▸ DATASET EXTRACT
— START —
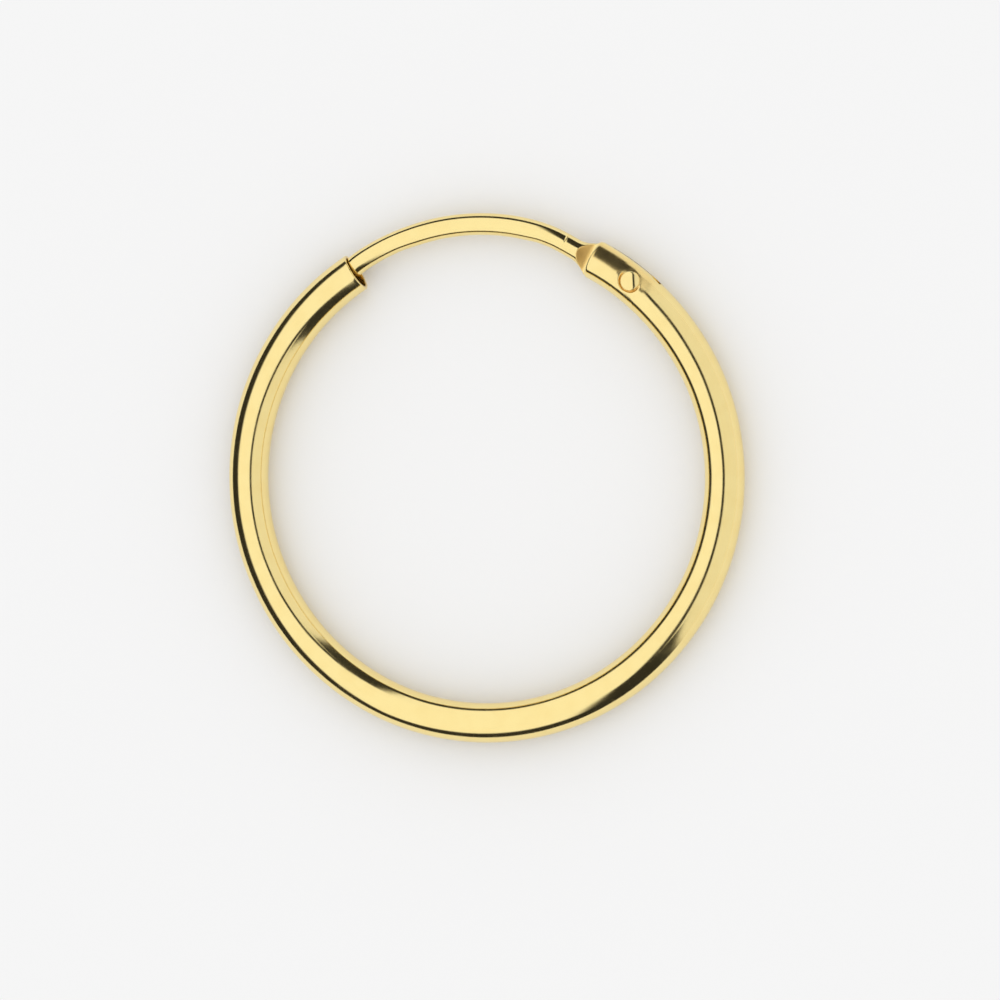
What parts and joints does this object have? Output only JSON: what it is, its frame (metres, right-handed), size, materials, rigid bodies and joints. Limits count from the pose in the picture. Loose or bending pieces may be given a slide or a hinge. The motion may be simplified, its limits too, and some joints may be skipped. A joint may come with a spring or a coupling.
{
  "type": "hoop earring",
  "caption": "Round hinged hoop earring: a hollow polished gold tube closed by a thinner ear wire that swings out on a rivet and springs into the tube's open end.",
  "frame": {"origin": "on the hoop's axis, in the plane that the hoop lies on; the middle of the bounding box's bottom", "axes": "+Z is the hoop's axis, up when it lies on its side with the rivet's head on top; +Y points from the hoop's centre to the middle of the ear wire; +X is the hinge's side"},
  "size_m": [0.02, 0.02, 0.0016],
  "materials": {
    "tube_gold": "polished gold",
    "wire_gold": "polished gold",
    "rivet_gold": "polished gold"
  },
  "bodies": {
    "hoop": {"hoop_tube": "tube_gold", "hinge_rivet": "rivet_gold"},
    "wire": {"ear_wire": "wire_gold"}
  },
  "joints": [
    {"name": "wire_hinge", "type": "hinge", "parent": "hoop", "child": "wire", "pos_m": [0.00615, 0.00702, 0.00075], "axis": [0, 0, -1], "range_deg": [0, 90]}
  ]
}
— END —
▸ WHAT YOU NEED TO DO
Return all of the data word for word.

▸ EXERCISE RESPONSE
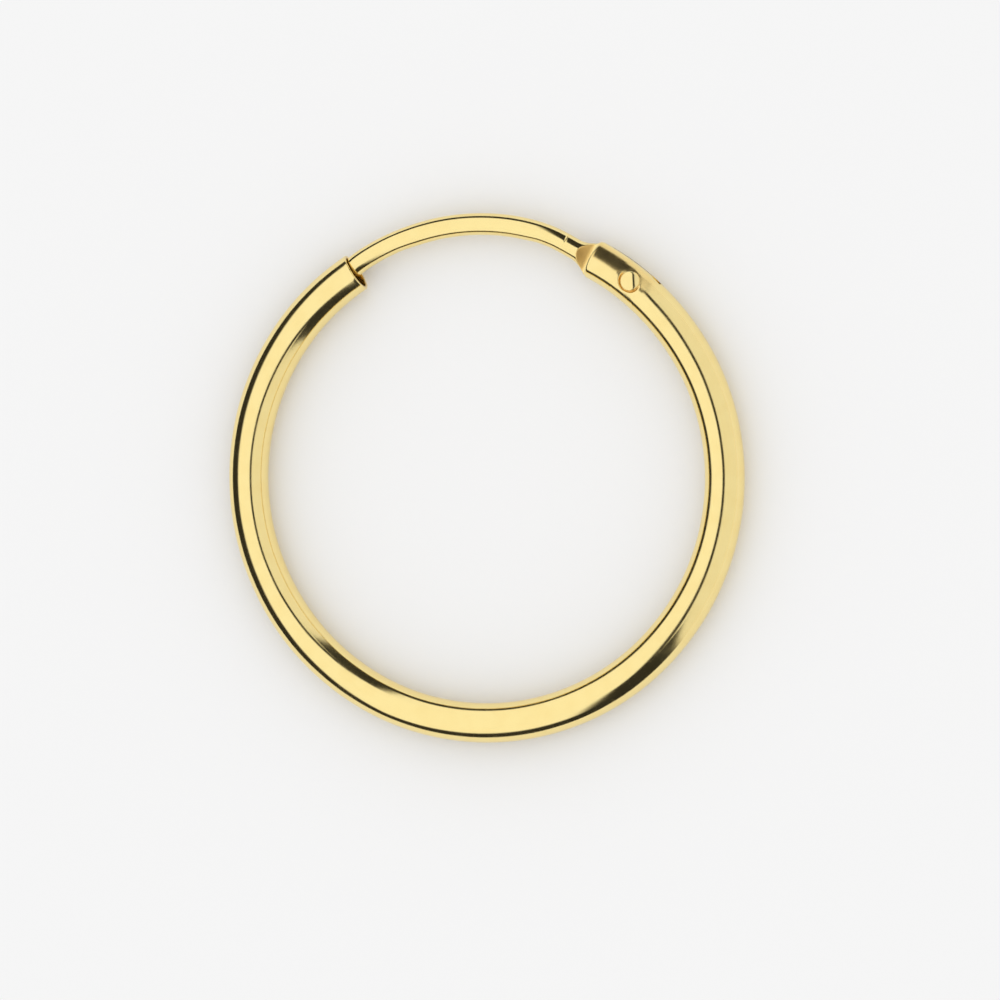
What parts and joints does this object have? Output only JSON: what it is, its frame (metres, right-handed), size, materials, rigid bodies and joints. Limits count from the pose in the picture. Loose or bending pieces may be given a slide or a hinge. The motion may be simplified, its limits too, and some joints may be skipped. A joint may come with a spring or a coupling.
{
  "type": "hoop earring",
  "caption": "Round hinged hoop earring: a hollow polished gold tube closed by a thinner ear wire that swings out on a rivet and springs into the tube's open end.",
  "frame": {"origin": "on the hoop's axis, in the plane that the hoop lies on; the middle of the bounding box's bottom", "axes": "+Z is the hoop's axis, up when it lies on its side with the rivet's head on top; +Y points from the hoop's centre to the middle of the ear wire; +X is the hinge's side"},
  "size_m": [0.02, 0.02, 0.0016],
  "materials": {
    "tube_gold": "polished gold",
    "wire_gold": "polished gold",
    "rivet_gold": "polished gold"
  },
  "bodies": {
    "hoop": {"hoop_tube": "tube_gold", "hinge_rivet": "rivet_gold"},
    "wire": {"ear_wire": "wire_gold"}
  },
  "joints": [
    {"name": "wire_hinge", "type": "hinge", "parent": "hoop", "child": "wire", "pos_m": [0.00615, 0.00702, 0.00075], "axis": [0, 0, -1], "range_deg": [0, 90]}
  ]
}